Notably, Flink ARR—a key component of Confluent's Data Streaming Platform—tripled in two quarters, demonstrating traction in stream processing for AI/ML workloads. This growth is driven by innovations like snapshot queries, which unify real-time and historical data, and Tableflow, which enables seamless integration with Apache Iceberg and Snowflake. These tools allow enterprises to feed fresh data into AI models, a critical advantage in an era where latency can make or break predictive analytics.
Confluent's financials show marked improvement. Non-GAAP operating income surged to $17.8 million in Q2 2025, a 1,269% increase from $1.3 million in Q2 2024, while the non-GAAP operating margin expanded to 6.3% from 0.6%. GAAP operating losses narrowed to -34.2% of revenue from -46.1%, and adjusted free cash flow hit $11.0 million, up from $2.7 million a year prior. These metrics suggest effective cost management and operational leverage, even as the company invests in R&D and customer acquisition.
The company's full-year 2025 guidance—subscription revenue of $1.105–$1.11 billion and a non-GAAP operating margin of ~6%—reinforces confidence in its ability to scale profitably. For context, Databricks and Snowflake, while dominant in analytics, often prioritize growth over margins, making Confluent's balance of revenue expansion and margin progress particularly attractive.
Confluent's strength lies in its neutral, flexible platform that bridges operational and analytical systems. Unlike Databricks and Snowflake, which are cloud-native and tied to specific compute engines, Confluent's architecture supports multi-cloud, hybrid, and on-premise deployments. This neutrality is a critical differentiator in an era where enterprises demand interoperability.
While Confluent's growth is impressive, investors must weigh several risks:
- Competition from Lakehouse Leaders: Databricks and Snowflake are rapidly enhancing their streaming capabilities, potentially eroding Confluent's niche.
- Market Volatility: The AI infrastructure sector is highly cyclical, and macroeconomic shifts could impact enterprise spending.
- Execution Risks: Sustaining margin expansion while scaling will require disciplined cost management.
For investors with a 3–5 year horizon, Confluent's accelerating cloud revenue, margin expansion, and strategic positioning in the AI/ML stack make it a compelling bet. The company's ability to unify real-time data with lakehouse architectures—via partnerships with Databricks and Snowflake—positions it as a foundational layer in the modern data stack.
Investment Thesis:
- Buy if Confluent maintains its 20–25% cloud revenue growth trajectory and continues to expand margins.
- Hold if macroeconomic headwinds slow enterprise AI adoption or if competitors like Databricks close the gap in streaming capabilities.
Confluent is not just a data streaming company—it's a critical enabler of the AI-driven enterprise.

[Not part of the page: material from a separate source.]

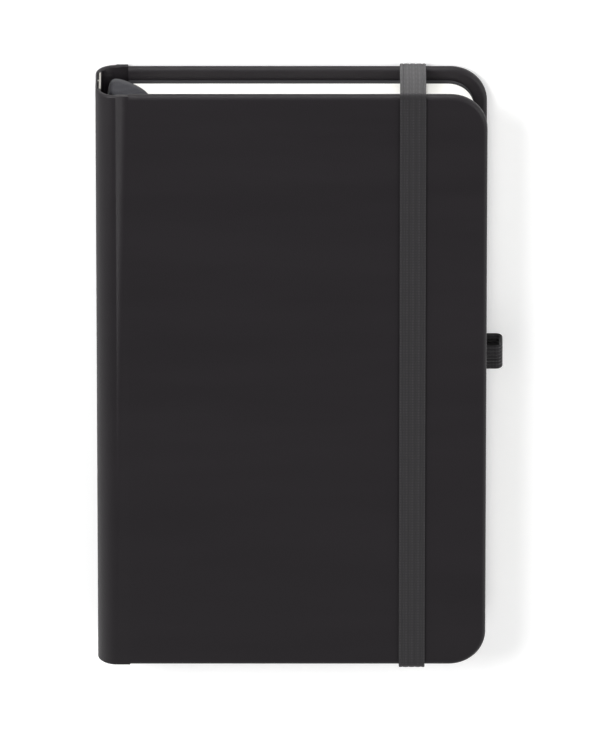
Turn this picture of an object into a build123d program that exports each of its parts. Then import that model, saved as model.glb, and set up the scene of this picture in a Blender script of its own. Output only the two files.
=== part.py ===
from build123d import *
import os

# A hard-cover pocket notebook, lying shut on its back cover.
# Millimetres. +X runs from the spine to the fore-edge, +Y to the head, +Z up to the front cover.
# The origin is the centre of the back cover's outer face.

os.makedirs("parts", exist_ok=True)

# Case
cover_width = 90.0  # spine's outer face to fore-edge
cover_height = 146.0  # tail to head
cover_corner = 8.5  # fore-edge corners, seen from above
leather = 0.45  # covering sheet, outside and turned in
board = 1.5  # grey board inside each cover
turn_in = 12.0  # width of the leather folded over onto the inside
cover_edge = 0.8  # rounding of the covered board's edges
spine_liner = 0.8  # card strip inside the spine
shoulder = 4.5  # outer radius between spine and cover
joint_width = 7.5  # spine's outer face to the boards
spine_hollow = 1.6  # between the spine's card and the gauze

# Book block
square = 3.0  # how far the covers stand out past the block
block_corner = 6.0  # fore-edge corners of the leaves
leaf = 0.105
leaves_per_section = 8
fixed_sections = 11  # sections that stay on the back cover
fold_radius = 0.35  # rounding of a section's folded back
endpaper = 0.15
pastedown = 0.2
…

By combining real-time data orchestration with lakehouse interoperability, it's creating a moat that Databricks and Snowflake cannot replicate. For long-term investors, the key question is whether Confluent can sustain its current momentum while navigating a rapidly evolving landscape. Based on its Q2 2025 results and product roadmap, the answer appears to be a resounding “yes.”